--- start of DATASET EXCERPTS ---

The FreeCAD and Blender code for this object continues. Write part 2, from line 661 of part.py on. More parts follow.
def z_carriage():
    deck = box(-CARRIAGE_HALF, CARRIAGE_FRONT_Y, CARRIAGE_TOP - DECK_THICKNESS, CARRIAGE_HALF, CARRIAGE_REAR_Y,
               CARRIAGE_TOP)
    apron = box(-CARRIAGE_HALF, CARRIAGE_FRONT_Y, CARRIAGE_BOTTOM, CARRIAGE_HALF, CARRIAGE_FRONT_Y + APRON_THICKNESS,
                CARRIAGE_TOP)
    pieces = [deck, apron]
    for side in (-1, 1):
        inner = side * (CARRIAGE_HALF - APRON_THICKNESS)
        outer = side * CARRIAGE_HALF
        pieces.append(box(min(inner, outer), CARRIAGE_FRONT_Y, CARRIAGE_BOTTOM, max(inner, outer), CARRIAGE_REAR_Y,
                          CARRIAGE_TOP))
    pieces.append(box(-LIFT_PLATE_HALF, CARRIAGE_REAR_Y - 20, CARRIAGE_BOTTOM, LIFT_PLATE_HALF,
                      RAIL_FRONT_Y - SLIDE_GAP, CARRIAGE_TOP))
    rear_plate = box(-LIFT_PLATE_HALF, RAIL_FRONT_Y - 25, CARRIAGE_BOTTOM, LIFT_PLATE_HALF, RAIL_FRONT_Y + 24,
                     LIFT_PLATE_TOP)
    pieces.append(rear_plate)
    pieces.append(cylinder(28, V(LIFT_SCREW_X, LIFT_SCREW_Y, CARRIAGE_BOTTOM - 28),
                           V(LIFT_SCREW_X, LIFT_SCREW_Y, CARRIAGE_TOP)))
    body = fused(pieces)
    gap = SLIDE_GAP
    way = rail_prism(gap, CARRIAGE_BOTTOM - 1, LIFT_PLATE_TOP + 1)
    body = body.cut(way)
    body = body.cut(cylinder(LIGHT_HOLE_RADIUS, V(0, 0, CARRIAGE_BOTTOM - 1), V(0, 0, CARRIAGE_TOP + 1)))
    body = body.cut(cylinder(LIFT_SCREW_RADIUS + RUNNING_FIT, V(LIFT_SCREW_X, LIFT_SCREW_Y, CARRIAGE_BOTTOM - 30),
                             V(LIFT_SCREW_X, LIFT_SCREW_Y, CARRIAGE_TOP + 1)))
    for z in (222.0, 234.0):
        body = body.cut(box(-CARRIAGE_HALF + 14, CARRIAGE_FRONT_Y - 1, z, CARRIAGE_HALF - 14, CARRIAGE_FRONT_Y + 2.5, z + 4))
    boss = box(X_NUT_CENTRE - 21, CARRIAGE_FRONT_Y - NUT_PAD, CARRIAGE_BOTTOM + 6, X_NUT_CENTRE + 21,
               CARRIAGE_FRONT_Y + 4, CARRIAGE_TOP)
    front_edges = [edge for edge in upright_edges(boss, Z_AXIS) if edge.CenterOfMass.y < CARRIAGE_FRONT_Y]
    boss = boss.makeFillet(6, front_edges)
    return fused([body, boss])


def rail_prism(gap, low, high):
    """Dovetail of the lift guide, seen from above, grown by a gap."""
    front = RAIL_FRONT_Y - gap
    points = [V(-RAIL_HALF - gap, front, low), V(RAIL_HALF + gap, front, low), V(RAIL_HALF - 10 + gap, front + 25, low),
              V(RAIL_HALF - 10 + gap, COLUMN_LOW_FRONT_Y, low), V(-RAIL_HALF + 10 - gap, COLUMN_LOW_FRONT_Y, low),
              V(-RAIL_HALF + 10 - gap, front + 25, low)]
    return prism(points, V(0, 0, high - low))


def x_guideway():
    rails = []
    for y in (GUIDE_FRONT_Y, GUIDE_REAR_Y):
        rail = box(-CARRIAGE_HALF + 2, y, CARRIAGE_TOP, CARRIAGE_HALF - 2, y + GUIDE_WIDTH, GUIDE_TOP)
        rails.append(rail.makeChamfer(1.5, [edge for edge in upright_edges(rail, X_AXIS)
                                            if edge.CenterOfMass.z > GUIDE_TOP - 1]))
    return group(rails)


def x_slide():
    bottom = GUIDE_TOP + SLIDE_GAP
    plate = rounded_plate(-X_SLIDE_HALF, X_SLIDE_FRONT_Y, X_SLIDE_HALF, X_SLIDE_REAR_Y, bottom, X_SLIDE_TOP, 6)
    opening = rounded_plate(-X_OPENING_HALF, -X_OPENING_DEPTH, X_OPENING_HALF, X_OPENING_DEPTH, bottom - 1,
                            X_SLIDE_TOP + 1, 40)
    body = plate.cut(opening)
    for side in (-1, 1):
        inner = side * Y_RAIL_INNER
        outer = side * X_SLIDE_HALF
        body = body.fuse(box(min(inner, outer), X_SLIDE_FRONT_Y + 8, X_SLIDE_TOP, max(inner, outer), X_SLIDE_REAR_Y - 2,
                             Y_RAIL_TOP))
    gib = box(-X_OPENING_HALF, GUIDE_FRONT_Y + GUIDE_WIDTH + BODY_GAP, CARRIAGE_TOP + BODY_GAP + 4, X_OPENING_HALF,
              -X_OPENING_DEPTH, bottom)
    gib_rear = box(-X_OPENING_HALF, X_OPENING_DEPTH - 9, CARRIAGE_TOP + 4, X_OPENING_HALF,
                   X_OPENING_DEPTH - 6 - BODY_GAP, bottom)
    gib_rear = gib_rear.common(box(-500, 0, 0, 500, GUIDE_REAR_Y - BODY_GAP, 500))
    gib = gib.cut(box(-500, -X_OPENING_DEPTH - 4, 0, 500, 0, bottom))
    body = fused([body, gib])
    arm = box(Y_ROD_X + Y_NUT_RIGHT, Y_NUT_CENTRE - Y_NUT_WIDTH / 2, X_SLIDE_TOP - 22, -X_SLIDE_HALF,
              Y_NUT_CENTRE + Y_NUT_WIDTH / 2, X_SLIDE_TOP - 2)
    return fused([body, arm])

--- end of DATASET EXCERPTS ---
--- start of DATASET EXCERPTS ---

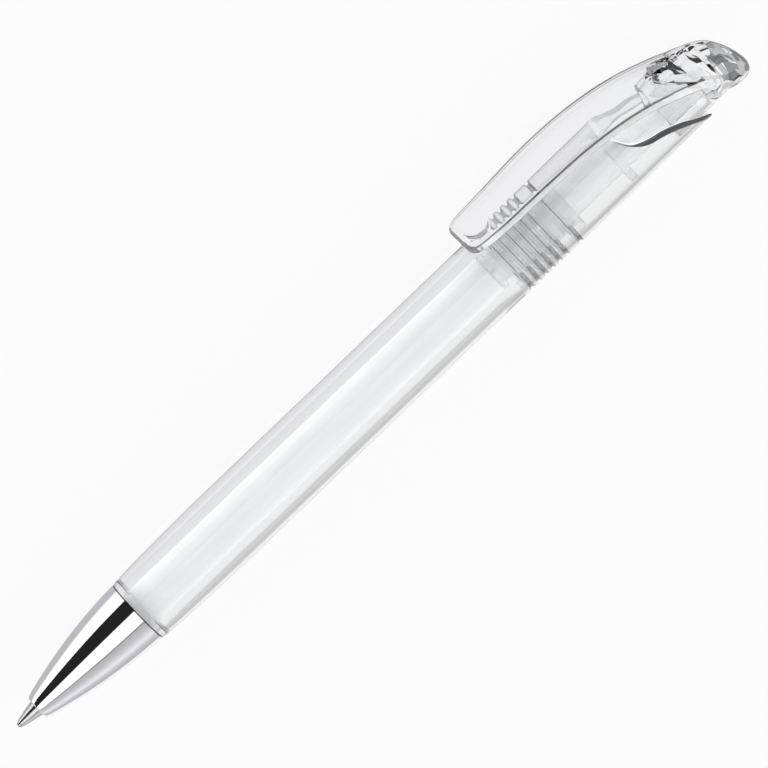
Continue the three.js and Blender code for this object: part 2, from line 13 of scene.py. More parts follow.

--- end of DATASET EXCERPTS ---

WRITTEN PROBLEM:
Show every line of the listing in which the string "this" can be found.

REPLY:
The FreeCAD and Blender code for this object continues. Write part 2, from line 661 of part.py on. More parts follow.
Continue the three.js and Blender code for this object: part 2, from line 13 of scene.py. More parts follow.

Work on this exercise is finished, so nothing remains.